500g plums, stoned and cut into 6-8
½ cup brown sugar – add more if the plums are sour
1 ½ tbsp flour
½ cup flour
6 tbsp butter
¼ cup sugar
1/3 cup oatmeal
¼ cup sliced almonds
Pinch of salt
Preheat oven to 190C. Toss the fruit with the sugar and flour until well mixed. Pour into a 9” ovenproof dish.
Rub the butter into the flour till it resembles coarse meal. Add the sugar and salt and toss. Finally add the oatmeal and almonds. Mix well and pour over the filling. Bake for 45 – 50 minutes.
All psyched up after yet another jam success, I experimented with Apple Jam. It is, after all, apple season. I love the local apples – juicy, slightly tart and very crunchy. I found a recipe for Caramel Apple Jam on the internet. Some people had left comments about the recipe, saying it was too sweet, while most found it delicious. Just looking at the recipe, I decided there was way too much sugar. I cut it down to half, but the jam was still way,way too sweet. I can't imagine how the creator of this recipe could claim it to be good, and others too. The only other thing I can think of is that the covertor system is faulty.
While working in cup measures is convenient, I sometimes find it subjective. But, a kilo of sugar is a kilo of sugar everywhere. So I decided to click the button which said 'Metric' and voila, the recipe in grams. The conversion to grams couldn't have been too far off its equivalent in cups, but perhaps I should have left well enough alone, and gone ahead in cups. The recipe is, after all, American, and their measurements are usually in cups.
So I ended up with sweet, sweet jam, with a hint of apple. Not great. I could see CS and the kids not eating it. I really didn't want to throw it out, and so in a moment of inspiration, I decided to throw it into my standard Wholemeal Muffin recipe. I merely substituted the sugar and honey with the Apple Jam. Result? Fantastic. Just perfectly sweet with a hint of the apple, cinnamon and nutmeg. Here's what I did:
Wholemeal Muffins (adapted from Betty Yew's Kitchen Secrets)
120g wholemeal flour
4 tsp baking powder
½ tsp salt
1 cup oatmeal
2 tbsp wheat germ
1 cup milk
1 large egg
3 tbsp corn oil
4-5 tbsp Apple Jam
Sift the wholemeal flour with baking powder and return husks to bowl. Add the salt and oatmeal and wheatgerm. In a separate bowl, lightly beat the egg, add the milk and jam. Stir until well combined. Quickly stir the liquid ingredients into the dry ingredients until just combined. Don't be tempted to overmix. Pour into baking cups or paper lines in a muffin tray. Bake in preheated 220C oven for 20 minutes, or till skewer inserted into the center comes out clean. Cool and serve. Best eaten fresh from the oven.

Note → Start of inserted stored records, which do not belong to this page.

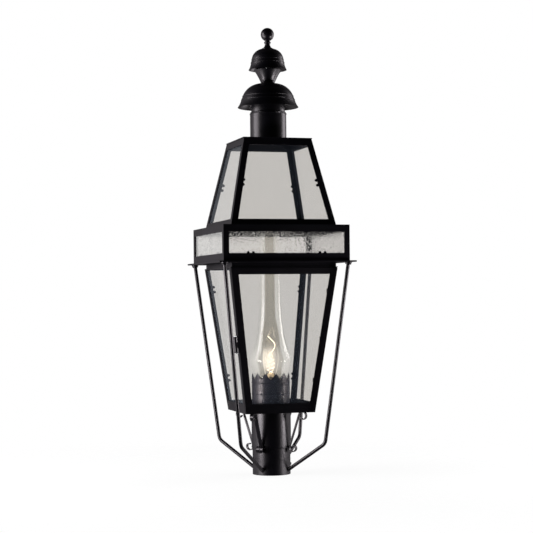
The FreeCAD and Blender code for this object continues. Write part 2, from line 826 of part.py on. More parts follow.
def make_tabs():
    roof_middle = (roof_z + roof_bottom_rail + lid_z - roof_top_rail) / 2
    pair = [tab_on_stile(roof_box, roof_middle, roof_stile, way) for way in (-1, 1)]
    save("roof_glass_tabs", [turned(tab, side) for side in sides for tab in pair])
    inward = Vector(0, 1, 0)
    pair = []
    for x in (-gallery_tab_x, gallery_tab_x):
        spot = Vector(x, -gallery_half + sheet, gallery_z + gallery_bottom_rail)
        pair.append(placed(glass_tab(), spot, up, inward, up.cross(inward)))
    save("gallery_glass_tabs", [turned(tab, side) for side in sides for tab in pair])
    tabs = []
    for z in body_tab_z:
        for side, (left, right) in body_legs.items():
            tabs.append(turned(tab_on_stile(body_box, z, left, -1), side))
            tabs.append(turned(tab_on_stile(body_box, z, right, 1), side))
    save("body_glass_tabs", tabs)


def make_vent_tube():
    z = lid_z - vent_below_lid
    body = Part.makeCylinder(vent_r, vent_top_z - z, Vector(0, 0, z))
    body = body.fuse([Part.makeCylinder(vent_flange_r, vent_below_lid, Vector(0, 0, z)),
                      bead(vent_r - bead_inset, vent_top_z - vent_bead_r, vent_bead_r)])
    body = body.cut(Part.makeCylinder(vent_r - vent_wall, 2 * through, Vector(0, 0, z - past)))
    body = body.cut(groove(vent_r, vent_top_z - vent_groove_below_top, vent_groove_width, vent_groove_depth))
    save("vent_tube", one_solid(body))


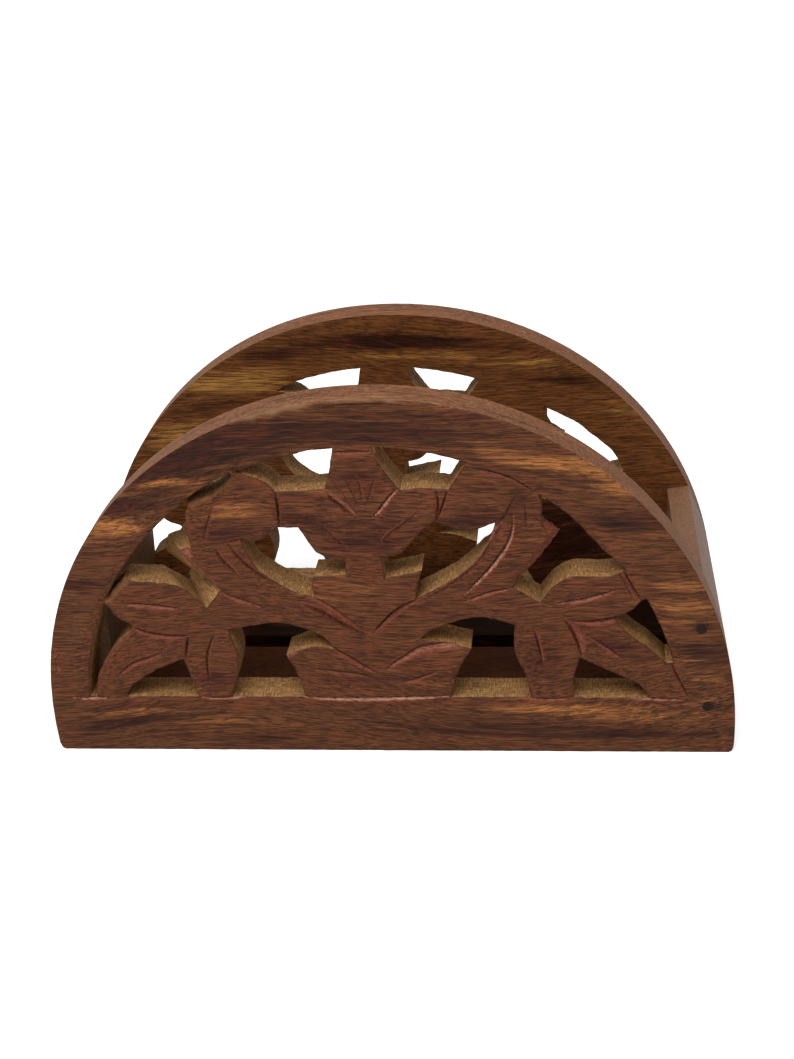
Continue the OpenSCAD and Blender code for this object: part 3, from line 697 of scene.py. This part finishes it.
def wood(name, tone, axis="X", shift=(0, 0, 0), carved=False, sawn=False):
    """Oiled rosewood: dark and golden streaks along the grain, fine wavy fibres and short dark pores.

    Planed, scraped and rubbed with a little oil, so its sheen is low and broken by the pores. carved
    adds the redder, paler wood of the knife's fresh cuts, painted shade in their bottoms and along the
    carved edges, dirt round the fillers, and golden rubbed edges that are partly a painted highlight. sawn
    adds the marks of the saw blade, which run through the board, on walls that the oil hasn't darkened, and
    darkens the walls that face sideways, partly as end grain and partly as painted shade."""
    material, tree = new_material(name)
    where = grain_space(tree, axis, shift)
    # The grain lines wander by some millimetres over a hand's breadth
    bend = put(tree, "Math", (stretched_noise(tree, where, 90, 45, 1.0, shift=3.1), 0.5), **MINUS)
    bend = put(tree, "Math", (bend, 26.0), **TIMES)
    ripple = put(tree, "Math", (stretched_noise(tree, where, 9, 6, 1.0, shift=6.1), 0.5), **MINUS)
    ripple = put(tree, "Math", (ripple, 1.1), **TIMES)
    offset = put(tree, "Math", (bend, ripple), **PLUS)
    flow = put(tree, "CombineXYZ", {1: put(tree, "Math", (offset, 0.6), **TIMES), 2: offset})
    where = put(tree, "VectorMath", (where, flow), **PLUS)
    streak = put(tree, "Math", (stretched_noise(tree, where, 44, 1.2, 3.0, 0.6, 0.3, 2.9), 0.5), **MINUS)
    streak = put(tree, "Math", (streak, 1.5), **TIMES)
    broad = put(tree, "Math", (stretched_noise(tree, where, 75, 5.5, 3.0, 0.55, 0.4), 0.5), **MINUS)
    broad = put(tree, "Math", (broad, tone.figure), **TIMES)
    # Real fibres and pores are about a tenth of a millimetre wide, and are drawn two to three times that
    fibre = stretched_noise(tree, where, 7.0, 0.3, 3.0, 0.65, 0.35, 1.3)
    pore = stretched_noise(tree, where, 3.6, 0.22, 1.0, 0.5, 0.25, 5.2)
    pore = put(tree, "MapRange", (pore, 0.57, 0.67), **SMOOTH)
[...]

If by some strange chance you don't have overly sweet jam in your fridge ;), use 1 tbsp sugar and 3 tbsp honey.
Mid Autumn treats - mooncake, chestnuts, horn nuts (I don't really know what it's called) and small yams.
Over the recent Chinese National Day holidays, a bunch of us drove up to Lian Yun Gang, a port town north of Jiangsu Province. Having seen very little of China, despite being here for 10 years, I decided to join this trip. And since it was with a group of very very good friends, it made the trip all the more enjoyable. So, off we went – 10 adults and 9 children packed into 4 cars.
The drive to Lian Yun Gang took approximately 4 hours. The expressway was excellent, dotted with rest stops. It provided a great view of the countryside. (I enjoyed it more on the way back to Suzhou as I was plagued with car-sickness on the drive to the port). The hotel we booked into was easy to find.
As a courtesy, CS called a colleague, whose hometown is Lian Yun Gang. He was home for the holidays too. In typical Chinese fashion, he was extremely hospitable and insisted on taking us for a seafood dinner. It is, after all, what the town is famous for. We drove not far from the hotel, and along a narrow street, flanked on both sides by small seafood restaurants. It was typical small Chinese town restaurant, and one could be forgiven for doubting the hygiene of the place. I wasn't sure about the others, but I have eaten in such places before and not once did I suffer from any kind of tummy trouble. I did, however, suffer after dining at a 5-star hotel several years ago.
Our host, Mr Chen ordered quite a meal. I lost count of the number of dishes. There were fish, crabs, octopus, mantis prawns, regular prawns, mussels, scallops, clams of various varieties, eel, and a few vegetable dishes to balance the menu out. Each dish prepared in a different way and each gravy or sauce complemented the seafood. I have to admit I was a little cautious when he said the octopus was only 80% cooked. If cooked all the way, the flesh would be rubbery. Still, I did not have any tummy troubles.
But, among all the eye catching dishes that was served to us, the humble dumpling had the most meaning. There is a saying “Qing chi jiao zi, qian chi mian”. To welcome we eat dumplings, to bid farewell, we eat noodles. Sealed within the plain white wrapper was minced seafood. A symbol of the simplicity of Chinese food of days of yore. Simple, yet held a special meaning.
Since the objective was to have a relaxing trip, we didn't bother with back to back sightseeing. We did conquer the Hua Guo Shan – home of the famed Monkey God or Xun Wu Kong. Along the way we munched on roasted chestnuts plucked from the area. Later in the day we went to the beach and sampled dried cuttlefish. It's much sweeter than the kind we get in Malaysia, but yummy all the same.
While it was a wonderful trip, I would strongly caution against unscrupulous traders preying on the unsuspecting tourist. Having a friend familiar with the area paved the way for a smooth trip, but those relying on the 'let's see when we get there' method could very well fall into tourist traps, which I could see, were laid everywhere.